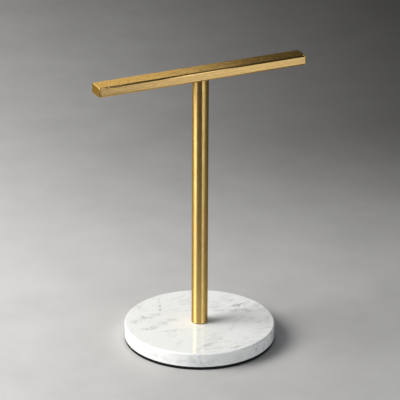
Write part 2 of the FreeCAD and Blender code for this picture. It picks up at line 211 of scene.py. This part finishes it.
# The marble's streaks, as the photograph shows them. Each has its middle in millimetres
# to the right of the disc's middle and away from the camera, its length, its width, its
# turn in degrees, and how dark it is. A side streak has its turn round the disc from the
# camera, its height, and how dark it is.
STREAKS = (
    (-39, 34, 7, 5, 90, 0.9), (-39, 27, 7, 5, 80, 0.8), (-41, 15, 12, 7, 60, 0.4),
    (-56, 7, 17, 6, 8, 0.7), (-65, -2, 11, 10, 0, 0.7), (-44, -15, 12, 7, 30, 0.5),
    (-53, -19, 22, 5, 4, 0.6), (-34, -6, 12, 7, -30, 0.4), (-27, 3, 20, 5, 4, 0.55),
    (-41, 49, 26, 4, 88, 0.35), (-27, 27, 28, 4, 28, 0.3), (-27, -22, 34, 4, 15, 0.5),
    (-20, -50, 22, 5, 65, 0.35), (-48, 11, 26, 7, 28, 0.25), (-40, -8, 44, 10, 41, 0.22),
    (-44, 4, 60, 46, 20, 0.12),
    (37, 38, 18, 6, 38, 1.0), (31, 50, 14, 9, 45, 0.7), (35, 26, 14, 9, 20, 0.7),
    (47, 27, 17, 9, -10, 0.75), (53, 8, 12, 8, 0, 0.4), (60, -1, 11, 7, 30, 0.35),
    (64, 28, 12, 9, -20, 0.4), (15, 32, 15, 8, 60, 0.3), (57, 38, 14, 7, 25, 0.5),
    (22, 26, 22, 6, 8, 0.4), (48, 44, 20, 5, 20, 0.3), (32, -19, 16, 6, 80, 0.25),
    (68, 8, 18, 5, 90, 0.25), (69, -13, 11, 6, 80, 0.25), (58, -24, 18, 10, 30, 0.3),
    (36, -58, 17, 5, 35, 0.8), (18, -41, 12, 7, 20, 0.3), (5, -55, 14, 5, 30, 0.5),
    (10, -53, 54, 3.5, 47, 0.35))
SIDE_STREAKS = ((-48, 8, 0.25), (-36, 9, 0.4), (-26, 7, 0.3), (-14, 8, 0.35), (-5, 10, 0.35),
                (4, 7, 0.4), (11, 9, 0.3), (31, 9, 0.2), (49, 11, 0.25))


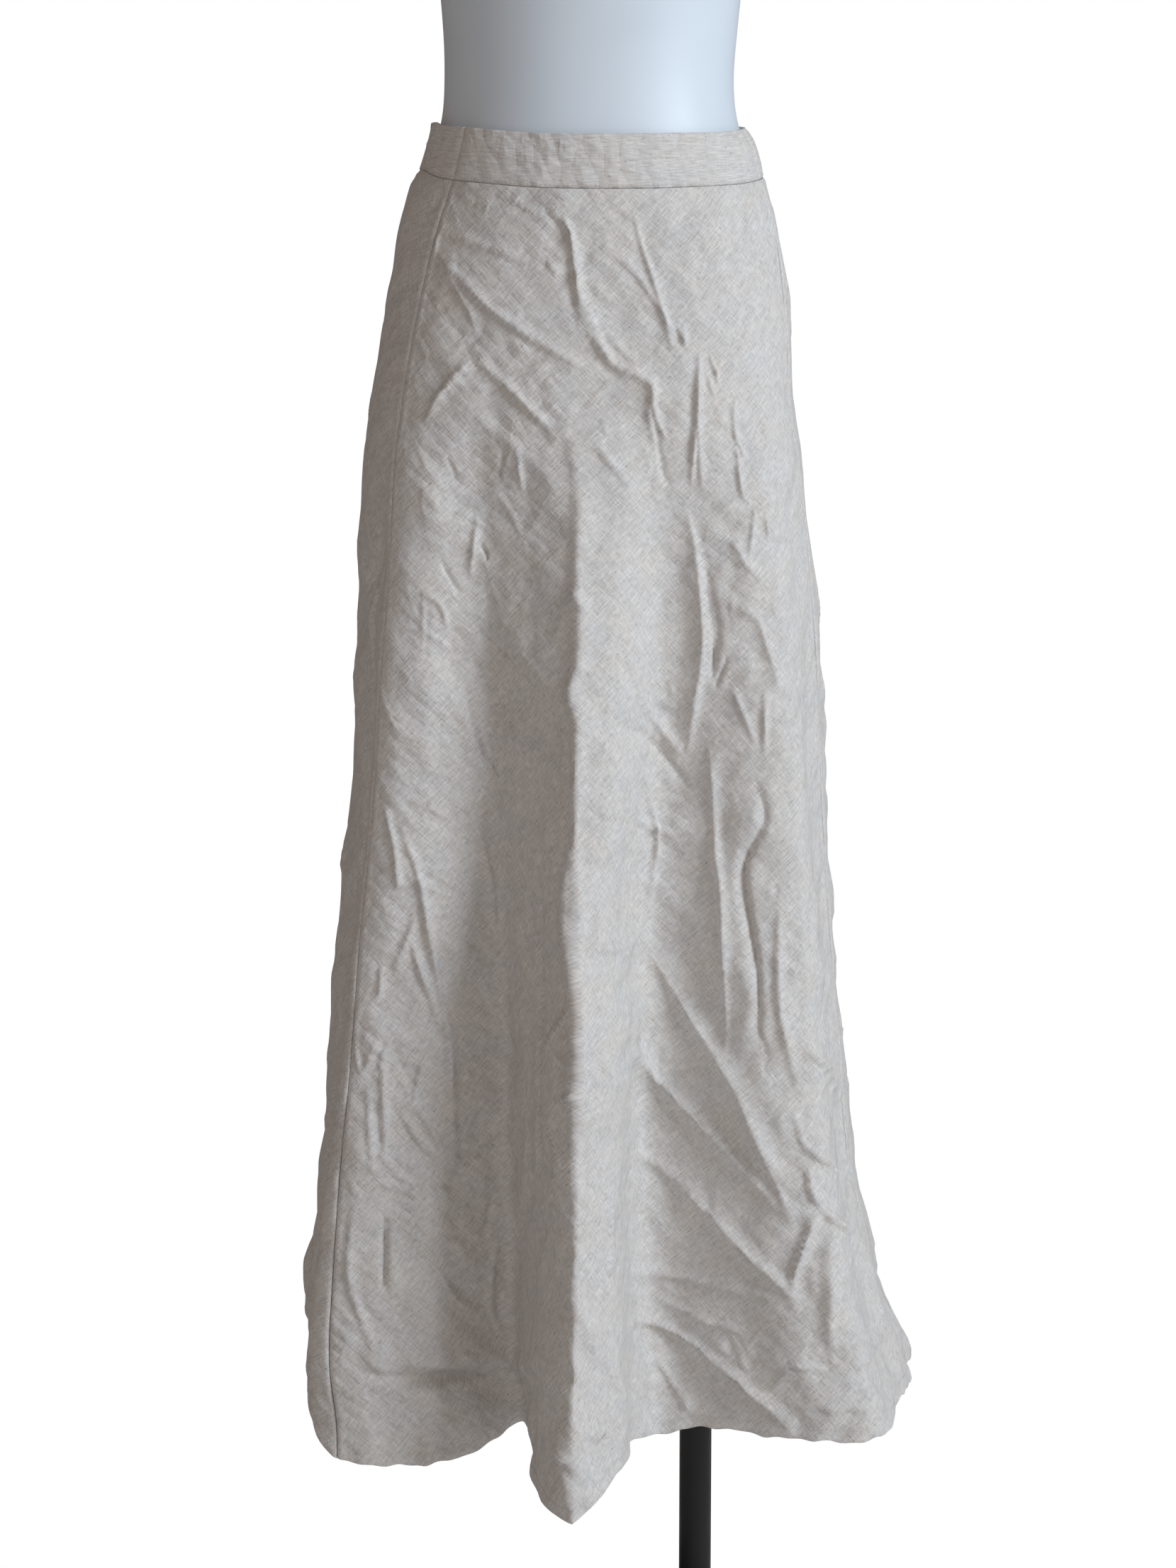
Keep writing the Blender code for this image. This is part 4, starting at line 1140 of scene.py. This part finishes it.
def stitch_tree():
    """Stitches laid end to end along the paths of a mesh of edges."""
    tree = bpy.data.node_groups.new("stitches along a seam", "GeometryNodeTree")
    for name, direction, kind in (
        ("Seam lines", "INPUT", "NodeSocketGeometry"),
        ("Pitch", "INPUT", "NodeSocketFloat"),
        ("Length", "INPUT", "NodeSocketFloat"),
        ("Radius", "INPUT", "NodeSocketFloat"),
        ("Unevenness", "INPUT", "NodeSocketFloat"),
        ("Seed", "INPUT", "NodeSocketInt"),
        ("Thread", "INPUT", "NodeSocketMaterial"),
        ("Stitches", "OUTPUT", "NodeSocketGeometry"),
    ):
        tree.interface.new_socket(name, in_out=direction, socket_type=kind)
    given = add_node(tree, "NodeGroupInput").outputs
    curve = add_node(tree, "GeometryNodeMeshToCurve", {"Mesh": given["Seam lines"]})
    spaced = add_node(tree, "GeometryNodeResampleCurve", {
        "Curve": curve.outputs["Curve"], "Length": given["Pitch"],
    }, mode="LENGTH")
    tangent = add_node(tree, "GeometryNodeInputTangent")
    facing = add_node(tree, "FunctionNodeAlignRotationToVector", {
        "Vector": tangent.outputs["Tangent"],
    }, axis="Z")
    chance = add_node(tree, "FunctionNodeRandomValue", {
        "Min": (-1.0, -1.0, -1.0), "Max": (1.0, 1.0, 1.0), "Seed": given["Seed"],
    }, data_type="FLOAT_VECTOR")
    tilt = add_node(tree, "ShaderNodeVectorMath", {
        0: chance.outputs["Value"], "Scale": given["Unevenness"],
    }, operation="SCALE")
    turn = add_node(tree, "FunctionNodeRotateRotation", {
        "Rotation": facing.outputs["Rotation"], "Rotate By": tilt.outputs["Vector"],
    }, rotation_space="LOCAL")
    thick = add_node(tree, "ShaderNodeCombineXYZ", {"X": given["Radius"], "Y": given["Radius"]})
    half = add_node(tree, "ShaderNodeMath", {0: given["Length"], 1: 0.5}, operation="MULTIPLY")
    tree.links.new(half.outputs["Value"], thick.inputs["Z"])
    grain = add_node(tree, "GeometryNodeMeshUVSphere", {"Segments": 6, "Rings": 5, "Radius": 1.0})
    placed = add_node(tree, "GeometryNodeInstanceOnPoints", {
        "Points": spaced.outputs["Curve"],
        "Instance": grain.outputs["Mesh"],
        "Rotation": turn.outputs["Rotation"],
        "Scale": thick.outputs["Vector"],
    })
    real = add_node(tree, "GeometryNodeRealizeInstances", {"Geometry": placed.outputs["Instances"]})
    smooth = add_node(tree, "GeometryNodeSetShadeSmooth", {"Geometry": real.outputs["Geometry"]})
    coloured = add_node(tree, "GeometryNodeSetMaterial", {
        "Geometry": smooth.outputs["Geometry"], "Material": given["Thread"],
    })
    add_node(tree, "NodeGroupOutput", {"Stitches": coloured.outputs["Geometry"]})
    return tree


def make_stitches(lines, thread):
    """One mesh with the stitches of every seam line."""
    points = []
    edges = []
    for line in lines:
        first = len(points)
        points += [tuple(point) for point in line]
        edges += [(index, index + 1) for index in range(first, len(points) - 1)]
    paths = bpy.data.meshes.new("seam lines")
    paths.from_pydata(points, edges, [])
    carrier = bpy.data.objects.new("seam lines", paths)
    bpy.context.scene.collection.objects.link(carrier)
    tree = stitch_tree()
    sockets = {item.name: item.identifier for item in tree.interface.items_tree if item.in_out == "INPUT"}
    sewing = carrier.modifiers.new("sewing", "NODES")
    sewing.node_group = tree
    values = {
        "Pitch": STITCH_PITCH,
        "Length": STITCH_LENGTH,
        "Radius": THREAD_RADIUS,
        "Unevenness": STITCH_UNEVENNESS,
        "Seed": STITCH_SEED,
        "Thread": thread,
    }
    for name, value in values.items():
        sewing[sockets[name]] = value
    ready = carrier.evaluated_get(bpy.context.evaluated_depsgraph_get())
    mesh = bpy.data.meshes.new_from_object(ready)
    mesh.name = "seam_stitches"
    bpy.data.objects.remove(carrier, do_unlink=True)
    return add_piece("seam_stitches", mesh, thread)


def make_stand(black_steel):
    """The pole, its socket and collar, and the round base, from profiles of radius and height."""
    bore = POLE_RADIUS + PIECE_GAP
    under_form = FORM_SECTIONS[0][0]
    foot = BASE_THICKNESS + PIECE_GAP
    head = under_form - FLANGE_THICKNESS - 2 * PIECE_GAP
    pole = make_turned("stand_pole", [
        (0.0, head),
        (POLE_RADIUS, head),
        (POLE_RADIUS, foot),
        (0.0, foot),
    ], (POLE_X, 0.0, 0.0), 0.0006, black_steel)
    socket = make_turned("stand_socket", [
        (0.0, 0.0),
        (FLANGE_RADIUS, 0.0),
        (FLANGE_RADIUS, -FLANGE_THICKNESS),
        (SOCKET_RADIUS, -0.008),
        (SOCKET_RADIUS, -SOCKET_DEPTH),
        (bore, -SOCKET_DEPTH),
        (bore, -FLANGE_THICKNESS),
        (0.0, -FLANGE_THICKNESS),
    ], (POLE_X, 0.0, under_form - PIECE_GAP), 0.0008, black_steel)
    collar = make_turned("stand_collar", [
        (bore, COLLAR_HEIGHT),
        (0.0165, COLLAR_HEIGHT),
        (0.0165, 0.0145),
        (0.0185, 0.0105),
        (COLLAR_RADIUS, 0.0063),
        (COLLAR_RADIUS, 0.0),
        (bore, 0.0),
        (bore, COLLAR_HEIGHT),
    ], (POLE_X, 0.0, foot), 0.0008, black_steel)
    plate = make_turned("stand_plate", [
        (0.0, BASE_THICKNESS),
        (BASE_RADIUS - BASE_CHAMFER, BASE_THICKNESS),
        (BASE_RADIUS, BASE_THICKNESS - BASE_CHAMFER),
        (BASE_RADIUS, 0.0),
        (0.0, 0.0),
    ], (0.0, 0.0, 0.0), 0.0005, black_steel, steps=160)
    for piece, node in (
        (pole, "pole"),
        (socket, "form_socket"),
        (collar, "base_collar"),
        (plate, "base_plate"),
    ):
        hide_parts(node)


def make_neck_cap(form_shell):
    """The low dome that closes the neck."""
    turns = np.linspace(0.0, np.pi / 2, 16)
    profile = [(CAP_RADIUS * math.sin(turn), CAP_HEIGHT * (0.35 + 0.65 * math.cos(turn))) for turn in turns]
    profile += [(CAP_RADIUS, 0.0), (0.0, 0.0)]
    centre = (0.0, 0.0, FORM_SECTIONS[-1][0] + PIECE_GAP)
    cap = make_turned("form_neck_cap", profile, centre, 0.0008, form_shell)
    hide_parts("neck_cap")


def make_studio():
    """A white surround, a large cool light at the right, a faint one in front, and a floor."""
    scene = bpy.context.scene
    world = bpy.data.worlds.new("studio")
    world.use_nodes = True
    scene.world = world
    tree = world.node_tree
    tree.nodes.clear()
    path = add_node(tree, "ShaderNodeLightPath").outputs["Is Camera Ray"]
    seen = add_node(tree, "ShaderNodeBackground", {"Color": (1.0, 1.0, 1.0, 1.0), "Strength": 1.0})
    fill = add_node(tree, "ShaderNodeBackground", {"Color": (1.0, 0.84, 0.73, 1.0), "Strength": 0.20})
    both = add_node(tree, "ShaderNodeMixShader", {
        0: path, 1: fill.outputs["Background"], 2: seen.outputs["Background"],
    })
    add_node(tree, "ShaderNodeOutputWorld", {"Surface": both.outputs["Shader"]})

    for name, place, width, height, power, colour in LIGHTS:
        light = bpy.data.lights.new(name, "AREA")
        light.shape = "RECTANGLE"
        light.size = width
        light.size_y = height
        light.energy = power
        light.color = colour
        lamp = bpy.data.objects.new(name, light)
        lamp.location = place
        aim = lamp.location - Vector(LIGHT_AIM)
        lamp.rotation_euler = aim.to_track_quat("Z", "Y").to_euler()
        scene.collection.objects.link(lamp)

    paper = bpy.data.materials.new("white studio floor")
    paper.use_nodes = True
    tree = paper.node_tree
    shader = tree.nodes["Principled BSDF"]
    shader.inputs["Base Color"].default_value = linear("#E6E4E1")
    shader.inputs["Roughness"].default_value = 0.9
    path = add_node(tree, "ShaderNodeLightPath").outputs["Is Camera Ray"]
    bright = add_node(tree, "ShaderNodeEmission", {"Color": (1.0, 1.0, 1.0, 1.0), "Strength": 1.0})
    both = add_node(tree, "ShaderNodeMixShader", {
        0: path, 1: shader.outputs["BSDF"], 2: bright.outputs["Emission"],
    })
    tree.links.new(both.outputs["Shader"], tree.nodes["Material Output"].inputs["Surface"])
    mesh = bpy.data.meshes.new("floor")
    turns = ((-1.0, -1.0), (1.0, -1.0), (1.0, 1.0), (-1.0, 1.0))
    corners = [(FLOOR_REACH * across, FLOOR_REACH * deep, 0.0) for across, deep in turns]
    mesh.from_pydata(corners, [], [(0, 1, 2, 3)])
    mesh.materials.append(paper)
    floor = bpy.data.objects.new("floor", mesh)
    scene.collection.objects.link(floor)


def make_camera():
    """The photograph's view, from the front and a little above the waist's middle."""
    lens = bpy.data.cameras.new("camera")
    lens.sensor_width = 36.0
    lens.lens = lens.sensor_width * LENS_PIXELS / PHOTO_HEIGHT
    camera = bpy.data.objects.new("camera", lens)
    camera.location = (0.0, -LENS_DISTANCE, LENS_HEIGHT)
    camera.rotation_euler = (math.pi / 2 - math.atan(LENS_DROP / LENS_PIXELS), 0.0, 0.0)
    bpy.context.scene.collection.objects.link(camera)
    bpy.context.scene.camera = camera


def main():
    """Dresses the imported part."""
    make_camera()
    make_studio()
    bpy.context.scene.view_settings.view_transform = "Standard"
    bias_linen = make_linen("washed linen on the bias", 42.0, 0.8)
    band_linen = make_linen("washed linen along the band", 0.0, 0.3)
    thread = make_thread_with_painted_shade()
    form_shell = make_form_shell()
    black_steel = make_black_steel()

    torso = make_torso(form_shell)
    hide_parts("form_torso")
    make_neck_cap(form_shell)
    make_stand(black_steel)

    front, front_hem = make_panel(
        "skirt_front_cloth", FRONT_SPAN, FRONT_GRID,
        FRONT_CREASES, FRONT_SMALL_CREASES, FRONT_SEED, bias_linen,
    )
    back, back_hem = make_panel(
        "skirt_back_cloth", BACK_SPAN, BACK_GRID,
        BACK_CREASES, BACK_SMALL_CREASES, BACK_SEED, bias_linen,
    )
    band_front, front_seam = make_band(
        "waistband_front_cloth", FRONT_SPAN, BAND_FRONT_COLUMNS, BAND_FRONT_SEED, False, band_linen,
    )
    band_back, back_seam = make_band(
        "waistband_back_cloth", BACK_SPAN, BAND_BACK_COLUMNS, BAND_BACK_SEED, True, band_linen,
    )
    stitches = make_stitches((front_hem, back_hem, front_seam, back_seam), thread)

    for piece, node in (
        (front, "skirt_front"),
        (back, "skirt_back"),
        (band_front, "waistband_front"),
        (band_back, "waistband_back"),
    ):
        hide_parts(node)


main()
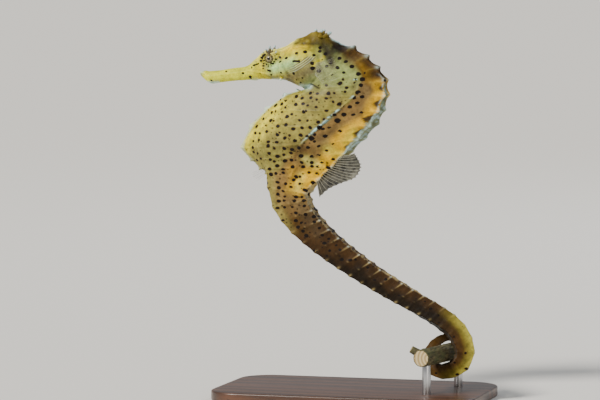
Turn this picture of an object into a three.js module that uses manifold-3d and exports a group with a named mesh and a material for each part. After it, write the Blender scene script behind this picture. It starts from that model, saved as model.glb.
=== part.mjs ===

───

Of the lines in this data, how many contain "finishes"? Reply with only the number.

# EXERCISE OUTPUT
2